Stanford Researchers Propose ‘Time Control (TC)’: A Language Model that Uses Stochastic Processes to Enhance the Efficiency and Coherence of Long Text Generation

This research summary is based on the paper 'LANGUAGE MODELING VIA STOCHASTIC PROCESSES'

Please don't forget to join our ML Subreddit

Writing a few lines is an easy chore for most individuals, but even seasoned authors frequently run into difficulties when trying to construct their second chapter. A similar problem plagues today’s large-scaled pretrained language models, such as GPT-2, which excel at short text production but degrade into incoherence when used for lengthier texts. The incapacity of such models to plan or reflect long-range dynamics might be blamed for the failure to evolve texts from beginning to conclusion correctly.

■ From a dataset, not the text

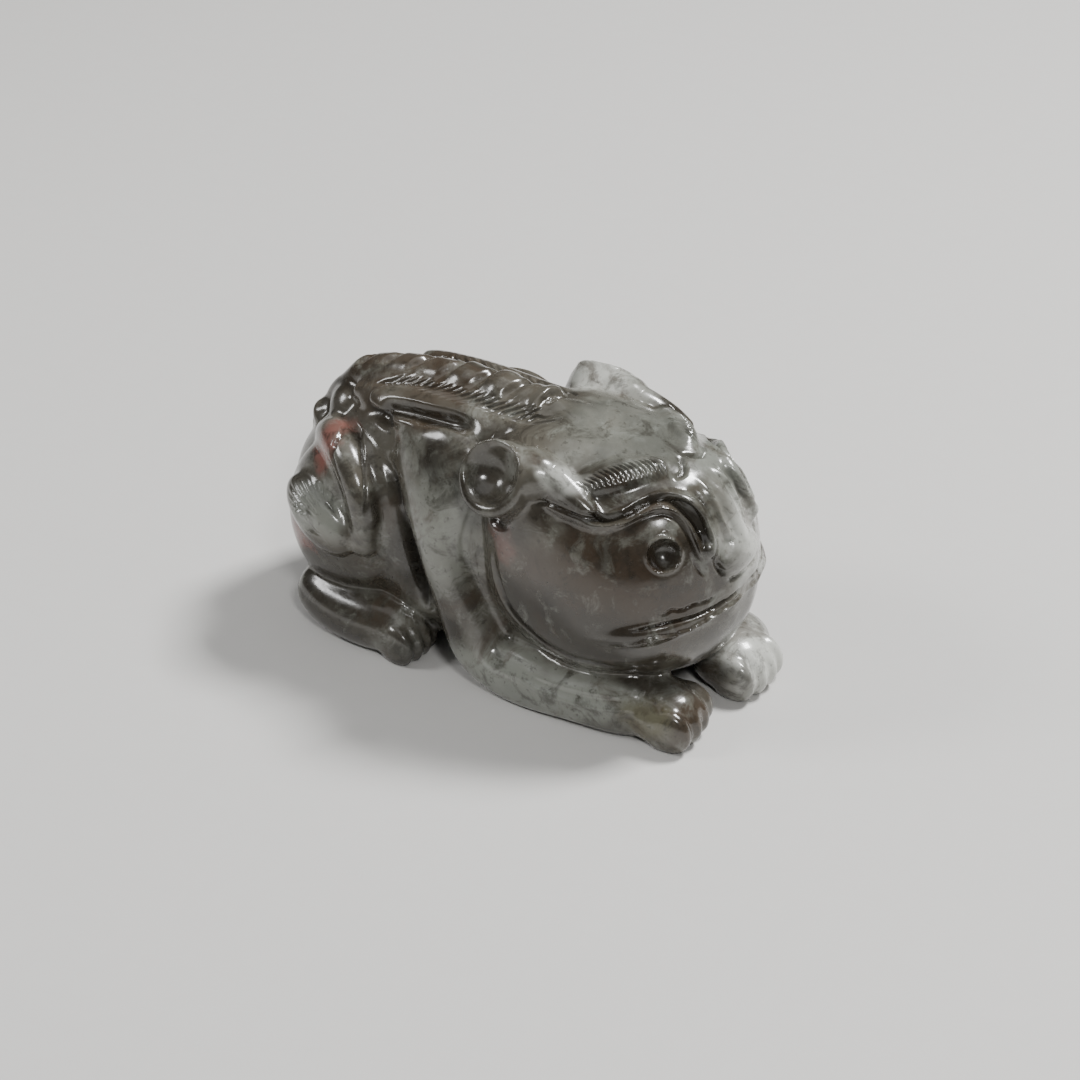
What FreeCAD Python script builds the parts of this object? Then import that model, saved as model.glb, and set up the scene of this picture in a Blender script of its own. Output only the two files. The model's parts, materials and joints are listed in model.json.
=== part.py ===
import FreeCAD, Part
import math
import os

# A small recumbent guardian beast carved from one jade pebble. It lies with its chin on its
# forelegs, its hind legs folded and its tail curled against the right haunch.
#
# Millimetres. +X points to the nose, +Y to the animal's left, +Z up. The origin is the middle of
# the bounding box in plan, on the plane that the carving rests on.
#
# The stone is divided into its carved masses. Each mass is a closed solid of its own, and its
# neighbours are cut to it, so that they meet face to face along the carved grooves.

V = FreeCAD.Vector
SIDE_AXIS = V(0, 1, 0)

# ---- driving dimensions ----

# torso, from the rump to the chest
torso_length = 39.0
torso_width = 19.6
back_height = 28.4
torso_power = 2.1

# ridge of vertebrae along the back
ridge_radius = 2.3
ridge_stand = 1.4
knob_radius = 2.65
knob_pitch = 3.9

# head
head_length = 25.8
head_width = 24.0
head_height = 25.4
chin_height = 3.0

# mouth and jaw
mouth_height = 14.2
mouth_drop = 1.8
mouth_length = 8.0
mouth_gap = 0.35

# nose
nose_width = 7.0
nose_height = 4.4
nose_depth = 3.8
nose_level = 18.2

# ears
ear_radius = 3.8
ear_thickness = 3.4
ear_stand = 2.3
ear_setback = 4.0
ear_level = 24.5
ear_tilt = 30.0
dish_radius = 3.1
dish_depth = 1.1

# eyes
eye_radius = 2.35
eye_ring = 0.45
eye_ring_depth = 0.6
eye_length = 3.0
eye_level = 21.4
eye_setback = 4.7

# eyelid ridge over the eye
lid_length = 14.3
lid_rise = 3.7
lid_radius = 0.85

# tuft of hair over the eyelid
brow_length = 8.8
brow_width = 3.4
brow_thickness = 1.9
brow_setback = 14.0

# forelegs
foreleg_thickness = 6.6
forearm_depth = 6.0
shoulder_width = 10.8
leg_sink = 0.6
leg_power = 2.4

# forepaws
forepaw_length = 9.4
forepaw_width = 7.8
forepaw_height = 6.2
right_paw_offset = 6.9
left_paw_offset = 4.3
left_paw_reach = 1.7

# hind legs
haunch_length = 15.6
haunch_height = 19.4
haunch_thickness = 8.8
shank_radius = 3.3
hindpaw_length = 7.6
hindpaw_width = 5.8
hindpaw_height = 5.8

# toes of every paw
toe_count = 4

# tail
tail_radius = 1.65
tuft_length = 10.0
tuft_height = 6.4
tuft_thickness = 4.4

# combed mane beside the ridge
mane_length = 18.0
mane_height = 5.0
mane_thickness = 2.4

# ---- datums worked out from them ----

nape_x = 0.0
muzzle_x = nape_x + head_length
rump_x = nape_x + 14.0 - torso_length
head_half = head_width / 2
torso_half = torso_width / 2


# ---- shapes that the masses are made of ----

def ring(centre, side, up, half_side, half_up, power=2.0, half_down=None, points=16):
    """A closed smooth section: an ellipse where power is 2, and boxier above that. half_down is
    its depth below the centre where that differs."""
    half_down = half_down or half_up
    corners = []
    for i in range(points):
        angle = 2 * math.pi * i / points
        c = math.cos(angle)
        s = math.sin(angle)
        along_side = math.copysign(abs(c) ** (2 / power), c) * half_side
        along_up = math.copysign(abs(s) ** (2 / power), s) * (half_up if s > 0 else half_down)
        corners.append(centre + side * along_side + up * along_up)
    curve = Part.BSplineCurve()
    curve.interpolate(Points=corners, PeriodicFlag=True)
    return Part.Wire([curve.toShape()])


def limb(stations, power=2.0):
    """A lofted limb with rounded ends. Each station is its centre, its half depth in the limb's
    own plane and its half thickness along Y."""
    centres = [V(*s[:3]) for s in stations]
    sections = []
    last = len(stations) - 1
    for i, (_, _, _, depth, side) in enumerate(stations):
        tangent = centres[min(i + 1, last)] - centres[max(i - 1, 0)]
        sections.append((centres[i], tangent.normalize(), depth, side))
    for end, sign in ((0, -1), (last, 1)):
        centre, tangent, depth, side = sections[end if sign < 0 else -1]
        cap = []
        for angle in (35, 60, 80):
            reach = math.sin(math.radians(angle)) * depth * 0.8
            share = math.cos(math.radians(angle))
            cap.append((centre + tangent * (sign * reach), tangent, depth * share,
                        side * share))
        sections = cap[::-1] + sections if sign < 0 else sections + cap
    wires = []
    for centre, tangent, depth, side in sections:
        across = SIDE_AXIS.cross(tangent).normalize()
        upright = tangent.cross(across).normalize()
        wires.append(ring(centre, upright, across, side, depth, power))
    return Part.makeLoft(wires, True, False)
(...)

To address these challenges, a Stanford University research team introduced Time Control (TC), a language model that implicitly plans using a latent stochastic process and seeks to generate sentences that follow this secret plan. Human assessors scored the outputs 28.6 percent higher than baseline approaches, indicating that the unique strategy enhances performance on long text production.

The team’s significant contributions are summarised as follows:

  1. Time Control is a language model derived by the team that explicitly represents latent structure using Brownian bridge dynamics acquired with a new contrastive aim.
  2. Compared to task-specific approaches, the team showed that Time Control creates more or equally coherent text on tasks such as text infilling and forced lengthy text production across various text domains.
  3. By evaluating discourse coherence with human studies, The team demonstrates that their latent representations capture text dynamics competitively.
  4. The relevance of the contrastive aim, enforcing Brownian bridge dynamics, and explicitly modeling latent dynamics are all emphasized in their technique.

The proposed TC approach learns a latent space with smooth temporal dynamics for modeling and creating coherent text. The researchers devised a unique contrastive goal for learning a latent space with Brownian bridge dynamics and then utilized this latent space to create text that keeps local coherence while displaying better global coherence.


The TC text generation pipeline uses the Brownian bridge process to plan a latent trajectory with a start and finish, then conditionally creates sentences that follow this latent plan.

Four questions were addressed in the team’s empirical study:

  1. Is it possible to represent local text dynamics using Time Control? 
  2. Is it possible for Time Control to create locally coherent language? 
  3. Is it possible to represent global text dynamics using Time Control? 
  4. Is Time Control capable of producing long, cohesive documents?

For three tasks: discourse coherence, text-infilling, document structure imitating, and extended text production, they compared TC to domain-specific approaches and fine-tuning on GPT-2 across diverse text domains. Wiki section, TM-2, TicketTalk, and Recipe NLG were among the datasets used in the tests.

TC improved performance on text infilling and discourse coherence tasks in the tests while preserving text structure for long text generation in terms of ordering (up to +40%) and text length consistency (up to +17%); this demonstrates the proposed method’s ability to generate more locally and globally coherent texts.

According to the team, TC may expand to other domains containing sequential data, such as movies or music, and support arbitrary bridge operations with unknown fixed start and endpoints.